When I started on this project, I thought I would spend 30% of the time developing a fast virtual machine, and the remaining 70% on the parallelization. Boy I was wrong.
It turned out, that a virtual machine with a language that lends itself well to parallelism is absolutely vital, if one wishes to do on-the-fly automatic parallelization. The virtual machine was rewritten several times during the early stages of development, simply because it turned out badly with respect to further parallelization of the code it ran.
That being said, I think the current virtual machine has a viable design. It is simple to detect dependencies, and it is not too hard (computationally) to actually generate parallel versions of the functions submitted to the scheduler, using this internal representation of programs.
The current implementation is able to detect simple cases of parallelism. The sequence and the loop parallelizers have been discussed, along with their current short comings. The important thing to remember is, that there should be nothing in the design of the system that makes it very hard to implement those missing features. The language is very predictable with regards to data dependencies, and that is absolutely vital for any further refinement of the parallelizers.
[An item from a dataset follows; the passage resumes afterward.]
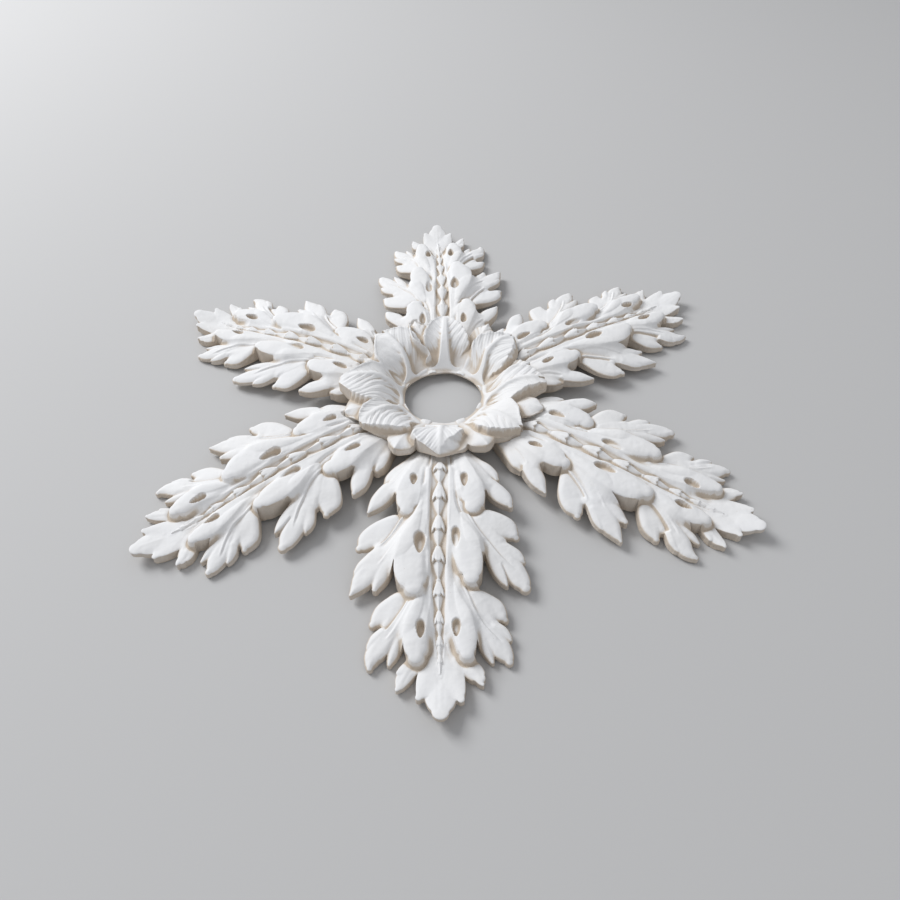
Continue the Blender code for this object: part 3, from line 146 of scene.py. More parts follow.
# Bulbs, one on each sheet next to the stem: dome, rows as above
LEFT_BULBS = {
    "basal": (0.30, ((96, 17, 5, 20), (130, 25, 9, 33), (160, 33, 12, 41), (183, 39, 15, 43),
        (200, 41, 14.5, 42.5), (209, 39.5, 10, 41.5))),
    "middle": (0.26, ((150, 9.5, 3.5, 38), (204, 11, 5, 39.5), (232, 16.5, 9, 39),
        (248, 23, 13, 39.5), (266, 29, 16.5, 40.5), (288, 33.5, 16.5, 40), (303, 36, 13.5, 39),
        (311, 36, 9, 38))),
    "upper": (0.30, ((250, 7.5, 3, 36), (300, 8.5, 4, 31), (330, 13, 7, 28),
        (348, 18.5, 10.5, 27.5), (364, 24, 12.5, 28), (382, 27.5, 13, 27.5), (396, 29, 10.5, 26.5),
        (402, 29.5, 7.5, 26))),
}
RIGHT_BULBS = {
    "basal": (0.34, ((104, 23, 6, 20), (135, 31, 9, 33), (165, 39, 12, 41), (188, 43, 15, 43),
        (204, 45, 14, 42), (213, 45, 8, 41))),
    "middle": (0.30, ((150, 17.5, 3.5, 38), (204, 22, 6, 39.5), (232, 28, 9, 39.5),
        (250, 33, 13, 40), (270, 36.5, 18, 40.5), (292, 37, 20.5, 40), (308, 36, 19.5, 39.5),
        (318, 34, 15, 38.5), (324, 33, 10, 38))),
    "upper": (0.32, ((262, 16, 3, 36), (300, 15, 4, 31), (330, 19, 7, 28), (352, 25, 10.5, 27.5),
        (370, 29, 13, 28), (386, 29.5, 13.5, 27.5), (398, 28.5, 12.5, 26), (405, 28, 8, 25))),
}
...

I believe I have come to the conclusion, that automatic parallelization is not just a matter of a single parallelizing translator or execution entity. We will not see good automatic parallelization before we build an automatically parallelizing computing environment, something that includes everything from end-user language to compute-server software.
This project is headed in the direction of an automatically parallelizing distributed computing environment. Such an environment is not built in half a year, at least not by me. But further work on this project, or a similar project, may lead the way to efficient cluster computing in the future.